My hon. Friend the Member for Faversham also said that my right hon. Friend should be very careful to see that Departmental control was instituted over expenditure within the Departments. He suggested, as I understood it, the appointment inside the Departments of someone, not being the permanent head of the Department, to control such expenditure and to see that it was wisely carried out. It is of vital importance to make sure that these vast sums of money are wisely spent, and it is the duty of all of us to ensure that the maximum economy is achieved, but we are always fortified in that regard by the reports of the Select Committee of this House, which makes such valuable directions to that end. My hon. Friend overlooked the fact that it is already the function of a special financial officer in the Departments to examine what my hon. Friend has in mind. The business of these officers is to criticise proposals for new expenditure and to watch expenditure made on behalf of the heads of the Departments. My hon. Friend can rest assured that we shall try our very best to see that expenditure is kept under constant review.

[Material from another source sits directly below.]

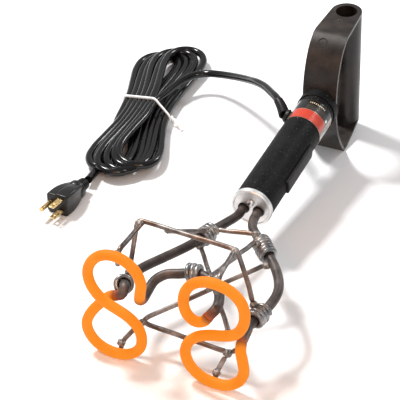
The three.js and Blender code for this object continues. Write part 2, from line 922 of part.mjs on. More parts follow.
function strapLine() {
  const bow = new THREE.CatmullRomCurve3([
    flat(HANDLE_CORNER, HANDLE_TOP - 0.8),
    flat(HANDLE_FRONT + 16.7, HANDLE_TOP - 9.8),
    flat(HANDLE_FRONT + 6.7, HANDLE_TOP - 26.8),
    flat(HANDLE_FRONT + 1.6, HANDLE_TOP - 44.8),
    flat(HANDLE_FRONT, 3),
    flat(HANDLE_FRONT + 1.3, HANDLE_BOTTOM + 56.8),
    flat(HANDLE_FRONT + 6.7, HANDLE_BOTTOM + 35.8),
    flat(HANDLE_FRONT + 16.2, HANDLE_BOTTOM + 16.8),
    flat(HANDLE_CORNER - 2, HANDLE_BOTTOM + 1.5),
  ], false, "centripetal").getPoints(28);
  const rear = GRIP_S + GRIP_R + 4;
  const line = [flat(rear, HANDLE_TOP), flat(HANDLE_CORNER + 5, HANDLE_TOP), ...bow];
  line.push(flat(HANDLE_CORNER + 4, HANDLE_BOTTOM + 1.6), flat(rear, HANDLE_BOTTOM + 9));
  return line;
}

function offsetLine(line, distance) {
  return line.map((point, i) => {
    const before = line[Math.max(i - 1, 0)];
    const after = line[Math.min(i + 1, line.length - 1)];
    const along = after.clone().sub(before).normalize();
    return new THREE.Vector2(point.x + along.y * distance, point.y - along.x * distance);
  });
}

// Shapes drawn as (s, h) outlines and given a width across the handle
function sideways(outline, halfWidth) {
  const geometry = slab(outline, -halfWidth, halfWidth);
  geometry.applyMatrix4(new THREE.Matrix4().set(
    0, 0, 1, 0,
    1, 0, 0, 0,
    0, 1, 0, 0,
    0, 0, 0, 1,
  ));
  return geometry;
}

function planOutline() {
  const half = HANDLE_WIDTH / 2;
  const front = HANDLE_FRONT - 17;
  const points = [new THREE.Vector2(-half, front), new THREE.Vector2(half, front)];
  points.push(new THREE.Vector2(half, HANDLE_CORNER + 8));
  for (let i = 0; i <= 16; i += 1) {
    const angle = 0.1 + ((Math.PI - 0.2) * i) / 16;
    const x = GRIP_R * Math.cos(angle);
    points.push(new THREE.Vector2(x, GRIP_S + GRIP_R * Math.sin(angle)));
  }
  points.push(new THREE.Vector2(-half, HANDLE_CORNER + 8));
  return points;
}

function behindStrap() {
  const front = offsetLine(strapLine(), HANDLE_SKIN / 2 + GAP).slice(8, 26);
  const rear = HANDLE_FRONT + 53;
  front.push(new THREE.Vector2(rear, -60), new THREE.Vector2(rear, 60));
  return sideways(front, 40);
}

function addHandle() {
  const line = strapLine();
  const outer = offsetLine(line, HANDLE_SKIN / 2);
  const inner = offsetLine(line, -HANDLE_SKIN / 2).reverse();
  const strap = sideways([...outer, ...inner], HANDLE_WIDTH / 2);
  const grip = rodAlong("z", GRIP_R, HANDLE_BOTTOM + 6, HANDLE_TOP, 32);
  grip.translate(0, GRIP_S, 0);
  const plan = slab(planOutline(), -90, 90);
  const bore = rodAlong("z", GRIP_BORE_R, -95, 95, 32);
  bore.translate(0, GRIP_S, 0);
  const collarEnd = HANDLE_FRONT + 22.7;
  const boltHole = rodAlong("y", 3.4, BARREL_END - 5, collarEnd, 20);
  const blank = common(joined(strap, grip), plan);
  add("d_handle", seat(cut(blank, bore, boltHole)), "satin");

  const collar = turned([
    [4, BARREL_END + GAP],
    [CAP_R + 0.3, BARREL_END + GAP],
    [CAP_R + 0.3, collarEnd],
    [4, collarEnd],
  ], 48);
  add("rear_collar", seat(cut(collar, behindStrap())), "black");

  const bolt = turned([
    [0, BARREL_END - 12],
    [3, BARREL_END - 12],
    [3, HANDLE_FRONT + 2.2],
    [6.5, HANDLE_FRONT + 2.2],
    [6.5, HANDLE_FRONT + 5],
    [5, HANDLE_FRONT + 6.4],
    [0, HANDLE_FRONT + 6.4],
  ], 24);
  add("handle_bolt", seat(bolt), "steel");
}

// Cord, its hank and the plug

function hankAxis() {
  return HANK_REAR.clone().sub(HANK_FRONT).normalize();
}

// The lead's last points run square to the hank's straight side
function besideHank(reach) {
  const along = hankAxis();
  const x = HANK_REAR.x + along.y * reach - along.x * 9;
  const y = HANK_REAR.y - along.x * reach - along.y * 9;
  return new THREE.Vector3(x, y, CORD_R + 1.6);
}

function addCordParts() {
  const start = exitPoint(EXIT_S, GLAND_OUTER + GAP);
  const next = exitPoint(EXIT_S, GLAND_OUTER + 5);
  const over = next.clone().add(new THREE.Vector3(-8.75, 13.9, 3.9));
  const down = next.clone().add(new THREE.Vector3(-19.75, 36.9, -3.6));
  const fall = new THREE.Vector3(-95, 431, 40);
  const knots = [
    next,
    over,
    down,
    down.clone().lerp(fall, 0.38),
    fall,
    ...vectors([[-131, 462, 22], [-149, 474, 12]]),
    besideHank(HANK_R + 16),
    besideHank(HANK_R + 6),
  ];
  const lead = new THREE.CatmullRomCurve3(knots, false, "centripetal").getSpacedPoints(24);
  lead.push(besideHank(HANK_R + GAP));
  lead[lead.length - 2] = besideHank(HANK_R + 6);
  addCord("cord_lead", swept([start, ...lead], CORD_R, 10), "cord");

  const along = hankAxis();
  const angle = Math.atan2(along.y, along.x);
  const outline = new THREE.Shape();
  outline.absarc(HANK_REAR.x, HANK_REAR.y, HANK_R, angle - Math.PI / 2, angle + Math.PI / 2, false);
  outline.absarc(HANK_FRONT.x, HANK_FRONT.y, HANK_R, angle + Math.PI / 2, angle + 1.5 * Math.PI, false);
  const hank = new THREE.ExtrudeGeometry(outline, {
    depth: HANK_TOP - HANK_BOTTOM,
    bevelEnabled: false,
    curveSegments: 14,
  });
  hank.translate(0, 0, HANK_BOTTOM);
  addCord("cord_hank", outward(hank), "cord");

  addTie(angle);
  addTail();
}

function addTie(angle) {
  const half = HANK_R + 0.5;
  const shape = box(-2, 2, -half - 1, half + 1, HANK_BOTTOM - 1.5, HANK_TOP + 1.5);
  const inside = box(-5, 5, -half, half, HANK_BOTTOM - 0.4, HANK_TOP + 0.4);
  const twist = rodAlong("y", 1.8, -half - 15, -half - 0.5, 8);
  twist.translate(0, 0, 12);
  const strap = joined(cut(shape, inside), twist);
  strap.rotateZ(angle);
  const middle = HANK_FRONT.clone().lerp(HANK_REAR, 0.42);
  strap.translate(middle.x, middle.y, 0);
  addCord("hank_tie", strap, "tie");
}

function onPlug(geometry) {
  geometry.rotateZ(PLUG_YAW);
  geometry.translate(PLUG_FACE.x, PLUG_FACE.y, PLUG_FACE.z);
  return geometry;
}

function plugPoint(x, y, z) {
  const point = new THREE.Vector3(x, y, z);
  point.applyAxisAngle(new THREE.Vector3(0, 0, 1), PLUG_YAW);
  return point.add(PLUG_FACE);
}

function addTail() {
  const end = plugPoint(0, PLUG_BODY + PLUG_RELIEF + GAP, -3);
  const out = plugPoint(0, PLUG_BODY + PLUG_RELIEF + 6, -3);
  const flatEnd = new THREE.Vector2(out.x, out.y);
  const meet = flatEnd.sub(HANK_FRONT).setLength(HANK_R + GAP + 0.2).add(HANK_FRONT);
  const start = new THREE.Vector3(meet.x, meet.y, 8);
  addCord("cord_tail", swept(rounded([start, out, end], 4, 3), CORD_R, 10), "cord");
}

function addPlug() {
  const w = PLUG_WIDTH / 2;
  const h = PLUG_HEIGHT / 2;
  const c = 5;
  const outline = [
    [-w + c, -h], [w - c, -h], [w, -h + c], [w, h - c],
    [w - c, h], [-w + c, h], [-w, h - c], [-w, -h + c],
  ].map(([x, z]) => new THREE.Vector2(x, z));
  const block = slab(outline, 0, PLUG_BODY);
  block.rotateX(-Math.PI / 2);
  block.scale(1, 1, -1);
  const relief = turned([
    [0, PLUG_BODY - 1],
    [9.5, PLUG_BODY - 1],
    [5.6, PLUG_BODY + PLUG_RELIEF],
    [0, PLUG_BODY + PLUG_RELIEF],
  ], 24);
  relief.translate(0, 0, -3);
  addCord("plug_body", onPlug(joined(outward(block), relief)), "black");

  [["upper", 6.35], ["lower", -6.35]].forEach(([name, z]) => {
    const blade = box(2, 8.3, -16.5, -GAP, z - 0.75, z + 0.75);
    const eye = rodAlong("z", 1.6, z - 2, z + 2, 16);
    eye.translate(5.15, -12.5, 0);
    addCord(`plug_blade_${name}`, onPlug(cut(blade, eye)), "brass");
  });
  const pin = turned([[0, -18.5], [1.2, -18.5], [2.35, -16.8], [2.35, -GAP], [0, -GAP]], 16);
  pin.translate(-6.8, 0, 0);
  addCord("plug_ground_pin", onPlug(pin), "brass");
}

function settle() {
  const bounds = new THREE.Box3();
  object.children.filter((mesh) => !cordNodes.has(mesh.name)).forEach((mesh) => {
    bounds.expandByObject(mesh, true);
  });
  const shift = bounds.getCenter(new THREE.Vector3());
  object.children.forEach((mesh) => {
    mesh.geometry.translate(-shift.x, -shift.y, -bounds.min.z);
  });
}

addSheath();
addCoils();
addUpperStays();
addTies();
addLowerStays();
addEndCap();
addTerminals();
addBarrel();
addLabel();
addRearPlug();
addCarrier();
addTrigger();
addSwitch();
addSpring();
addLeads();
addGland();
addHandle();
addCordParts();
addPlug();
settle();

export default object;
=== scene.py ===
import json
import math

import bmesh
import bpy
from mathutils import Matrix, Quaternion, Vector, noise


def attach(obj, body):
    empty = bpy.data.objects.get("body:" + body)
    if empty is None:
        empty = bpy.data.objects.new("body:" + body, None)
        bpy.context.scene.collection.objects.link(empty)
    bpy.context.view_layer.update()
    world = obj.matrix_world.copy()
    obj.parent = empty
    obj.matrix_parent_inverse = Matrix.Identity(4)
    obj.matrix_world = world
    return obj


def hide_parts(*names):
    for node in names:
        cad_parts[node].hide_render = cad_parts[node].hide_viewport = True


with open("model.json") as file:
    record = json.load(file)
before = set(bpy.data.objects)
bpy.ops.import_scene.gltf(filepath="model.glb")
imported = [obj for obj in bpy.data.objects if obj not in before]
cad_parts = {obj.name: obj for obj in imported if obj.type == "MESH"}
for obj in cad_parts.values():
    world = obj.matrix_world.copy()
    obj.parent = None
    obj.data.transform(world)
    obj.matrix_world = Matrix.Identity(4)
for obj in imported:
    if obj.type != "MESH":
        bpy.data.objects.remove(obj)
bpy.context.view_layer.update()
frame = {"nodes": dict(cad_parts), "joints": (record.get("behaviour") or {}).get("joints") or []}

# Electric stock-marking iron. Tables of points are in millimetres, measured from the drawing's
# own zero: the hot figures stand in the plane y = 0 on the floor z = 0. DRAWING_ZERO puts that
# zero in the row frame, in metres, from the trigger's pivot.

MM = 0.001

hinge = next(j for j in frame["joints"] if j["name"] == "trigger_press")
ACROSS = Vector((1, 0, 0))
UP = Vector(hinge["axis"])
ALONG = Vector((0, UP.z, -UP.y))
PIVOT_X, PIVOT_S = 11, 47
CAP = Vector(hinge["pos_m"]) - (ACROSS * PIVOT_X + ALONG * PIVOT_S) * MM
DRAWING_ZERO = CAP - Vector((0, 190, 49)) * MM
TILT = math.asin(ALONG.z)

SHEATH_R = 4.35
HOT_R = 4.65
WIRE_R = 2.2
CORD_R = 4.2
FIGURE_MID_X = 1.5
FIGURE_SPACING = 93
LEFT_X = FIGURE_MID_X - FIGURE_SPACING / 2
RIGHT_X = FIGURE_MID_X + FIGURE_SPACING / 2
FIGURE_TOP = 106


def drawn(point):
    return DRAWING_ZERO + Vector(point) * MM


def on_barrel(x, s, h):
    return CAP + (ACROSS * x + ALONG * s + UP * h) * MM


BARREL_FRAME = Matrix.Translation(CAP) @ Matrix.Rotation(TILT, 4, "X") @ Matrix.Scale(MM, 4)


# ---------------------------------------------------------------- material maths


class Value:
    """A node's output that can be used in sums."""

    def __init__(self, finish, socket):
        self.finish = finish
        self.socket = socket

    def combine(self, operation, *values):
        return self.finish.node("ShaderNodeMath", {"operation": operation}, dict(enumerate(values)))

    def __add__(self, other):
        return self.combine("ADD", self, other)

    __radd__ = __add__

    def __sub__(self, other):
        return self.combine("SUBTRACT", self, other)

    def __rsub__(self, other):
        return self.combine("SUBTRACT", other, self)

    def __mul__(self, other):
        return self.combine("MULTIPLY", self, other)

    __rmul__ = __mul__

    def __truediv__(self, other):
        return self.combine("DIVIDE", self, other)

    def __rtruediv__(self, other):
        return self.combine("DIVIDE", other, self)

    def __pow__(self, other):
        return self.combine("POWER", self, other)

    def above(self, level):
        return self.combine("GREATER_THAN", self, level)

    def below(self, level):
        return self.combine("LESS_THAN", self, level)

    def between(self, low, high):
        return self.above(low) * self.below(high)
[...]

Another thing he said was in relation to what my right hon. Friend said about tax collection. My hon. Friend thought that doubts were being expressed by my right hon. Friend as to the practicability of collecting taxes at the present high rate, but I must repudiate that interpretation. There are no doubts of the practicability of collecting taxes. What my right hon. Friend has in mind is to devise some way of making it more convenient for the taxes to be paid. The prudent man is supposed to be he who puts aside week by week and month by month during the year something towards what he knows he will have to pay next year or, in the case of the Surtax payer, the year after; but such persons are all too few. Usually taxpayers are somewhat hard pressed when the demands come in and they see exactly what they have to pay. My right hon. Friend has come to the conclusion that some inducement in the way of a certificate which could be bought, and which would have a certain apparent value later on, might be helpful to taxpayers.